Shipwrecks
Garland (1865-1922)
As of January 2021, the Garland is the most impressive and best-preserved wreck in the Falklands. Formerly a three-masted, 599-ton, steel barque, built in Liverpool, England, in 1865, she currently lies on the eastern shore of Darwin Harbour across the water from Goose Green. She came to rest there in 1922, after breaking her moorings.

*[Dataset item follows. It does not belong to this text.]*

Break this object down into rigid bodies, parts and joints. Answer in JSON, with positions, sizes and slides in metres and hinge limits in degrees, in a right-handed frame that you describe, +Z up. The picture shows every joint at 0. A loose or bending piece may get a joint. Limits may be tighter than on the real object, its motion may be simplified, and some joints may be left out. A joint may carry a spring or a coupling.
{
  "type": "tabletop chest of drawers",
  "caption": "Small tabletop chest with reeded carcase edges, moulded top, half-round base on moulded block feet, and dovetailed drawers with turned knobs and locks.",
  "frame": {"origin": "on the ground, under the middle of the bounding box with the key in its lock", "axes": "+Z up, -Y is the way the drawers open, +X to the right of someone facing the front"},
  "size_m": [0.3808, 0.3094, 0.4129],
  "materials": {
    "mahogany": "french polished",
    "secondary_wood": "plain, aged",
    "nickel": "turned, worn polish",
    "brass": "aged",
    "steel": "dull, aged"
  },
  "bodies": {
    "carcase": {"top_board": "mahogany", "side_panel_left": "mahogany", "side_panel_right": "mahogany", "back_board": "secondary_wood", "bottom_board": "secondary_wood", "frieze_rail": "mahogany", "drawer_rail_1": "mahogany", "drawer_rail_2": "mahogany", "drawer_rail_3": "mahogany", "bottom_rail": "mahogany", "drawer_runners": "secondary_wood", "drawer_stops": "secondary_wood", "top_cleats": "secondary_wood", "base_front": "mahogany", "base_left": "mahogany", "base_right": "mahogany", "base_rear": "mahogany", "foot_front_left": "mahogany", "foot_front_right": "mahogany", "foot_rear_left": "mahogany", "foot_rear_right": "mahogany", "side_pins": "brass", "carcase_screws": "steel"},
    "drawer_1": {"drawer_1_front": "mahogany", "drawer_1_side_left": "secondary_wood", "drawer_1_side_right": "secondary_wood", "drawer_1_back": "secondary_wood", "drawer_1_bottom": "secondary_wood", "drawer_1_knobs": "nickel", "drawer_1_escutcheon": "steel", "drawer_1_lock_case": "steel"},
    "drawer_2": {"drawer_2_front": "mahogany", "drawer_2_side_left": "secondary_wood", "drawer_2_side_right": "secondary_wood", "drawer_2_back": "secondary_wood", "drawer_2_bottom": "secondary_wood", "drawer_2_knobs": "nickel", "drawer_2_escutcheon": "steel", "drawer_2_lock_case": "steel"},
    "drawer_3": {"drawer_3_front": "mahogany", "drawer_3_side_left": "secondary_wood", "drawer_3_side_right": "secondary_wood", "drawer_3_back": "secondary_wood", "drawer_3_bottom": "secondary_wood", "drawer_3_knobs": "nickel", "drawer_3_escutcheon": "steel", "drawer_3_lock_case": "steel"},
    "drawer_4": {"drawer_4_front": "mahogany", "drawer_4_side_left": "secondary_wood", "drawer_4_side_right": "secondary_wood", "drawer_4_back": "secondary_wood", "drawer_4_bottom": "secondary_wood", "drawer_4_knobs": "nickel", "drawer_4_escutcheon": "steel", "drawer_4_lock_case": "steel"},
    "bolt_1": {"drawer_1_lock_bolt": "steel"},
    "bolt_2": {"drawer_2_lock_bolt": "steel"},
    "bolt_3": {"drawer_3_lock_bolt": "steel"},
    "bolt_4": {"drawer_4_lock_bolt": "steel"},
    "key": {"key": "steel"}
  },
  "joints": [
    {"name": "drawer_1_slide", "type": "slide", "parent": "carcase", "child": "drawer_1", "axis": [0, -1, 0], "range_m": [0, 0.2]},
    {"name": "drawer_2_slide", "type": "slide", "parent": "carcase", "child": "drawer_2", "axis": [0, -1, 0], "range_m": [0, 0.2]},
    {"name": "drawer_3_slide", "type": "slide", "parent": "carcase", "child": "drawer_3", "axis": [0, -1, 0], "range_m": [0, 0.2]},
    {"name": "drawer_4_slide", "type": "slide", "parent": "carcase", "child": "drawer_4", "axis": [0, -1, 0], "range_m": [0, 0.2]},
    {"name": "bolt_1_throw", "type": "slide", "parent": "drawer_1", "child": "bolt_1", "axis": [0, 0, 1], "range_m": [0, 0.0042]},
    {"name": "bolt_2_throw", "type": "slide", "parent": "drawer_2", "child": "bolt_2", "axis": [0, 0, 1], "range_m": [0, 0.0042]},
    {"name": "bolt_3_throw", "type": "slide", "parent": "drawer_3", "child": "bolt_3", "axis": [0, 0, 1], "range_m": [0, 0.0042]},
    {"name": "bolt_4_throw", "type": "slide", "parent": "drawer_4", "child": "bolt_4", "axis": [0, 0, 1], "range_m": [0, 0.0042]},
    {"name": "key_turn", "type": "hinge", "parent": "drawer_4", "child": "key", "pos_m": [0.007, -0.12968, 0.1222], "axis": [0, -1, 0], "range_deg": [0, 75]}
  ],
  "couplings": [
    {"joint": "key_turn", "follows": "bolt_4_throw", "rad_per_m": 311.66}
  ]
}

Garland arrived in Port Stanley on 6th March 1900, under the command of Captain H Meyer, with a crew of 16 men. It put in for repairs, having run into trouble during a routine passage from Hamburg in Germany to Talcahuano in Chile. Broken jars of acid in its hold spilled acid onto the rest of the cargo, causing extensive damage to her bottom plates. Inspection by Stanley authorities said she was beyond economic repair and she was condemned.
Key Facts:
Three-masted steel barque
Best Preserved Wreck in the Falklands
Size: 599 tons, 171 ft
Launched: Liverpool, 1865
Fate: Declared “unseaworthy”
In 1910, she was towed by the tug Samson to Goose Green. At first, she was used in connection with a sheep-meat canning plant owned by the Falkland Islands Company. In 1912, she became a coal store, before being declared “useless” in 1919. The canning plant closed in 1921 and a year later Garland drifted in and out of the narrows, before settling in her present position.

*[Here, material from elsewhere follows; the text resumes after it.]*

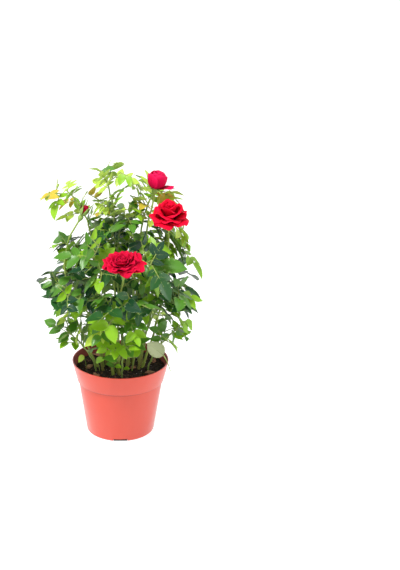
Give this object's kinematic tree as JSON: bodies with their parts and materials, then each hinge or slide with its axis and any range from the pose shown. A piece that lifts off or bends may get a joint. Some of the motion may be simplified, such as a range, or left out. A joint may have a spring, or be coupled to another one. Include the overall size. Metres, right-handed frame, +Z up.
{
  "type": "potted rose bush",
  "caption": "Miniature rose bush in a round tapered plastic pot, with compound leaves, open red blooms and a bud, to stand on a flat surface as a house plant.",
  "frame": {"origin": "middle of the pot's flat underside", "axes": "+Z up along the pot's axis, -Y towards the viewer in the picture, +X to the right"},
  "size_m": [0.199, 0.2002, 0.3474],
  "materials": {
    "pot_plastic": "satin salmon-red moulded plastic",
    "soil": "dark moist potting soil with bark and white grit",
    "cane": "smooth green living bark",
    "leaves": "semi-gloss dark green leaf",
    "low_leaves": "semi-gloss light green leaf",
    "young_leaves": "soft yellow-green young leaf",
    "petals": "velvety deep red petal"
  },
  "bodies": {
    "root": {"bloom_front": "petals", "bloom_right": "petals", "bloom_top": "petals", "bud": "petals", "cane_bloom_front": "cane", "cane_bloom_right": "cane", "cane_bloom_top": "cane", "cane_bud": "cane", "cane_centre": "cane", "cane_heart": "cane", "cane_left": "cane", "cane_middle_1": "cane", "cane_middle_2": "cane", "cane_middle_3": "cane", "cane_middle_4": "cane", "cane_middle_5": "cane", "cane_middle_6": "cane", "cane_right": "cane", "cane_tall": "cane", "cane_upper_1": "cane", "cane_upper_2": "cane", "cane_upper_3": "cane", "cane_upper_4": "cane", "cane_upper_5": "cane", "cane_young": "cane", "leaves_centre": "leaves", "leaves_heart": "leaves", "leaves_left": "young_leaves", "leaves_low_1": "low_leaves", "leaves_low_2": "low_leaves", "leaves_low_3": "low_leaves", "leaves_low_4": "low_leaves", "leaves_low_5": "low_leaves", "leaves_middle_1": "leaves", "leaves_middle_2": "leaves", "leaves_middle_3": "leaves", "leaves_middle_4": "leaves", "leaves_middle_5": "leaves", "leaves_middle_6": "leaves", "leaves_right": "leaves", "leaves_tall": "young_leaves", "leaves_upper_1": "leaves", "leaves_upper_2": "leaves", "leaves_upper_3": "leaves", "leaves_upper_4": "leaves", "leaves_upper_5": "leaves", "leaves_young": "young_leaves", "pot": "pot_plastic", "soil": "soil"}
  },
  "joints": []
}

She lay largely ignored, until, in October 1966, a team of divers discovered her figurehead covered in a layer of silt on floor of the cove. It featured a young woman dressed in white, holding a garland of golden flowers. The head was missing and could not be found.
Originally, ships’ figureheads, which date from the earliest days of seafaring, were religious symbols made to protect the vessel and reflecting the sailors’ belief that sailing ships were living things, which needed to find their own way across the oceans. They could only do this if the figureheads had eyes.

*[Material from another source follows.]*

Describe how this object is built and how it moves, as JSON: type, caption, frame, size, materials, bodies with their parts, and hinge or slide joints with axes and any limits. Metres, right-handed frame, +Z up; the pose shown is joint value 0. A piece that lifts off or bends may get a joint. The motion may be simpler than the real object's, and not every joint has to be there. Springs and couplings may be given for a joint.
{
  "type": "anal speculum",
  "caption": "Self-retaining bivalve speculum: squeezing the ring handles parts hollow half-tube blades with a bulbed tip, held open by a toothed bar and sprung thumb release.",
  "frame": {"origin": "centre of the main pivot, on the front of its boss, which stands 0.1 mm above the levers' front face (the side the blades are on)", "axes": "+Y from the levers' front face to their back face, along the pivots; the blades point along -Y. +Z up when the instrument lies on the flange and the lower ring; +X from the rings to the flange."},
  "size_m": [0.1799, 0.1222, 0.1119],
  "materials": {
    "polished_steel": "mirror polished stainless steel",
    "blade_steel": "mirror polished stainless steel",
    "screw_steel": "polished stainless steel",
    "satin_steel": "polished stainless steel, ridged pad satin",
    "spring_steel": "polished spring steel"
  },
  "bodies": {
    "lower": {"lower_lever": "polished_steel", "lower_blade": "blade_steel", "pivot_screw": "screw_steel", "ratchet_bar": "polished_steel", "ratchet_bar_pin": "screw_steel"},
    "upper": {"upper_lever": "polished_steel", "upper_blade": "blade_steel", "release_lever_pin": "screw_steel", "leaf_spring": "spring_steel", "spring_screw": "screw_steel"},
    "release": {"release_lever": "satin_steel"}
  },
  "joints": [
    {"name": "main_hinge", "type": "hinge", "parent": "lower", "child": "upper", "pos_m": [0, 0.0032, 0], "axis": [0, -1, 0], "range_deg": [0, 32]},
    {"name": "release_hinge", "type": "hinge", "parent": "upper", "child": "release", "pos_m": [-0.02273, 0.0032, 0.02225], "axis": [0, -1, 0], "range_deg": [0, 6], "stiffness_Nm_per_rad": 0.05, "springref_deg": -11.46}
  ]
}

Despite the absence of the head, the Garland’s figurehead was taken to Stanley, where it was restored by the then Falkland Islands Museum Curator, John Smith. Today, it’s displayed in Stanley’s Dockyard Museum.
Garland has robustly managed to survive the many winter storms and resist the pernicious sea worms, the teredo and the gribble, and remains well preserved, although eventually time and tide will take their toll, unless something is done to further protect her.